- _What the exercise asks_:
Copy out the listing exactly.
---*---
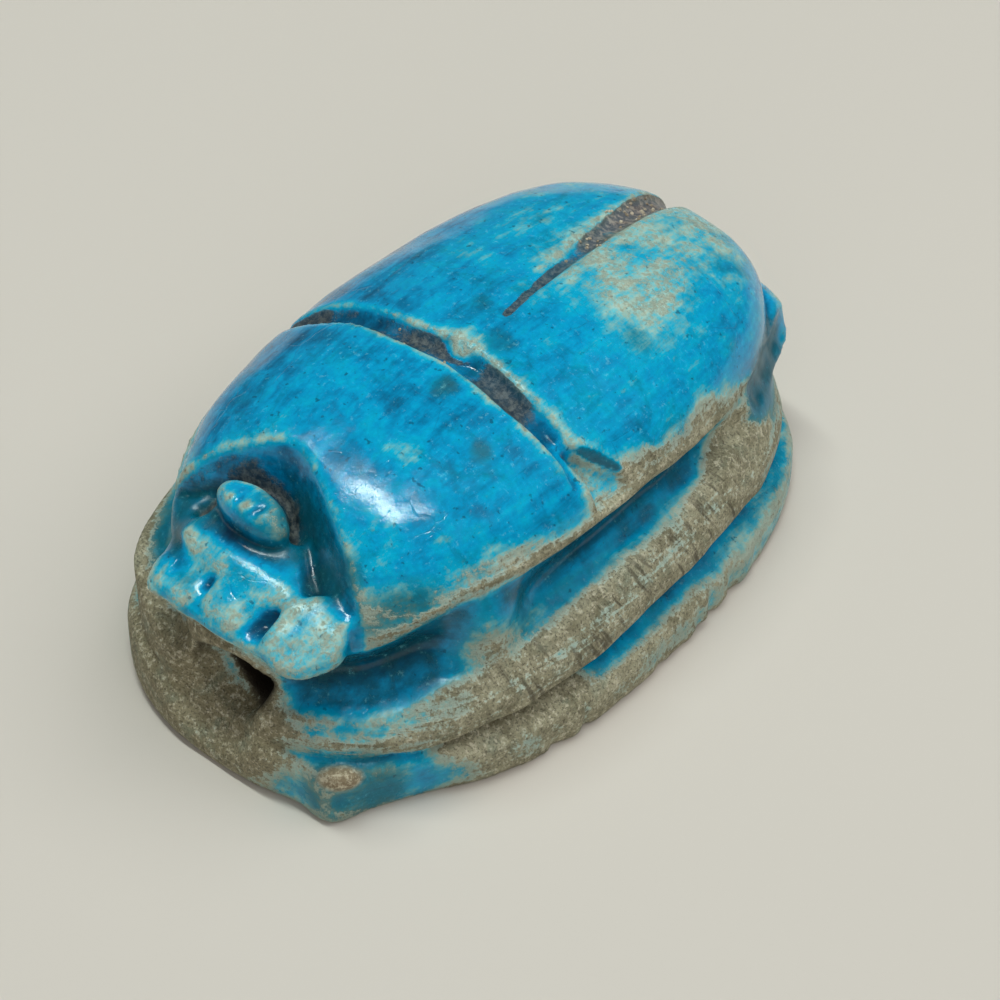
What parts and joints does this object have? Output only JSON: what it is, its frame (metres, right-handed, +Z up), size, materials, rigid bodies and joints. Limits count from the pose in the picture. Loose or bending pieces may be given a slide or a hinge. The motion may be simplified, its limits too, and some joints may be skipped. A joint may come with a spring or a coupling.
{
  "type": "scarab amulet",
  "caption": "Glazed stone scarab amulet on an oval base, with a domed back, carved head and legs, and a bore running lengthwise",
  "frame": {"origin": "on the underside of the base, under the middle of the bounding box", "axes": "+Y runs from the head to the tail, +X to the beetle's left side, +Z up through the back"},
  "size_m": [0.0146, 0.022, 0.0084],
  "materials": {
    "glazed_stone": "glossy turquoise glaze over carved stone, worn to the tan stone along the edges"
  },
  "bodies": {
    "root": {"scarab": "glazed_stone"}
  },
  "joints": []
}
---*---
- _Task solution_:
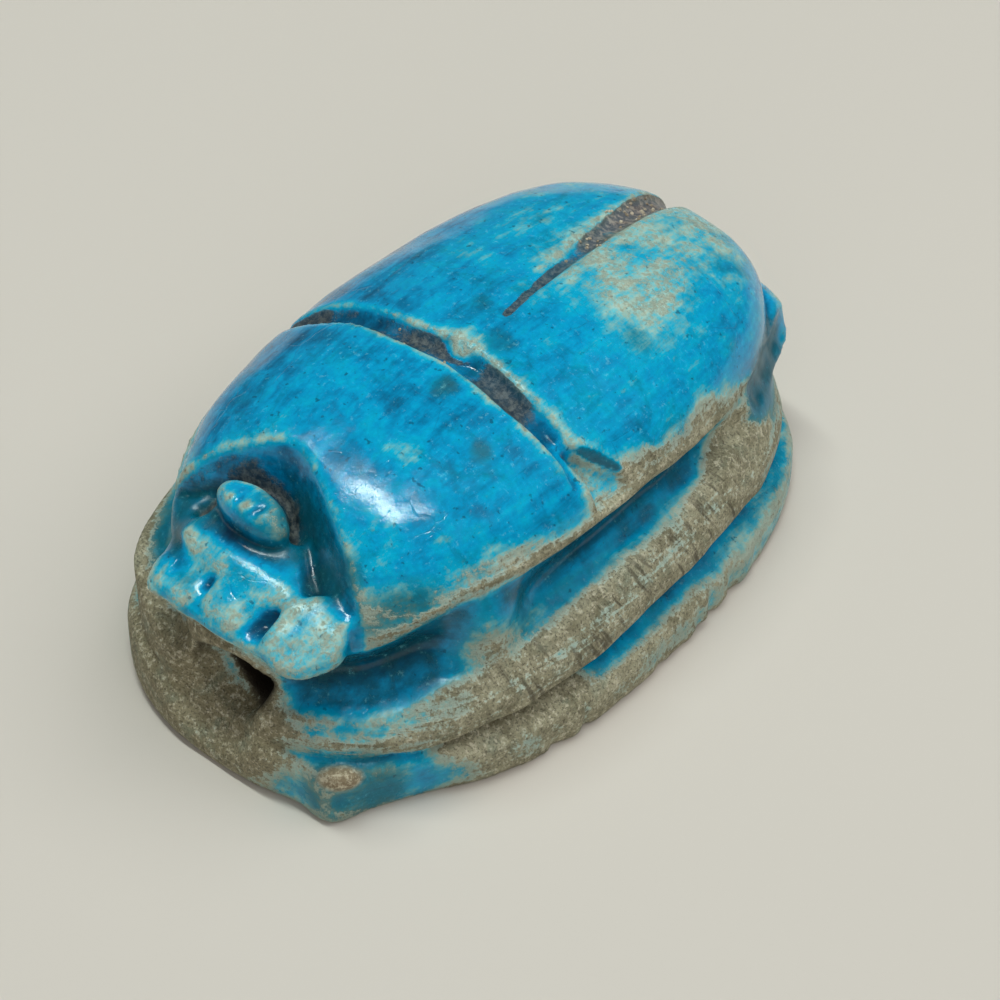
What parts and joints does this object have? Output only JSON: what it is, its frame (metres, right-handed, +Z up), size, materials, rigid bodies and joints. Limits count from the pose in the picture. Loose or bending pieces may be given a slide or a hinge. The motion may be simplified, its limits too, and some joints may be skipped. A joint may come with a spring or a coupling.
{
  "type": "scarab amulet",
  "caption": "Glazed stone scarab amulet on an oval base, with a domed back, carved head and legs, and a bore running lengthwise",
  "frame": {"origin": "on the underside of the base, under the middle of the bounding box", "axes": "+Y runs from the head to the tail, +X to the beetle's left side, +Z up through the back"},
  "size_m": [0.0146, 0.022, 0.0084],
  "materials": {
    "glazed_stone": "glossy turquoise glaze over carved stone, worn to the tan stone along the edges"
  },
  "bodies": {
    "root": {"scarab": "glazed_stone"}
  },
  "joints": []
}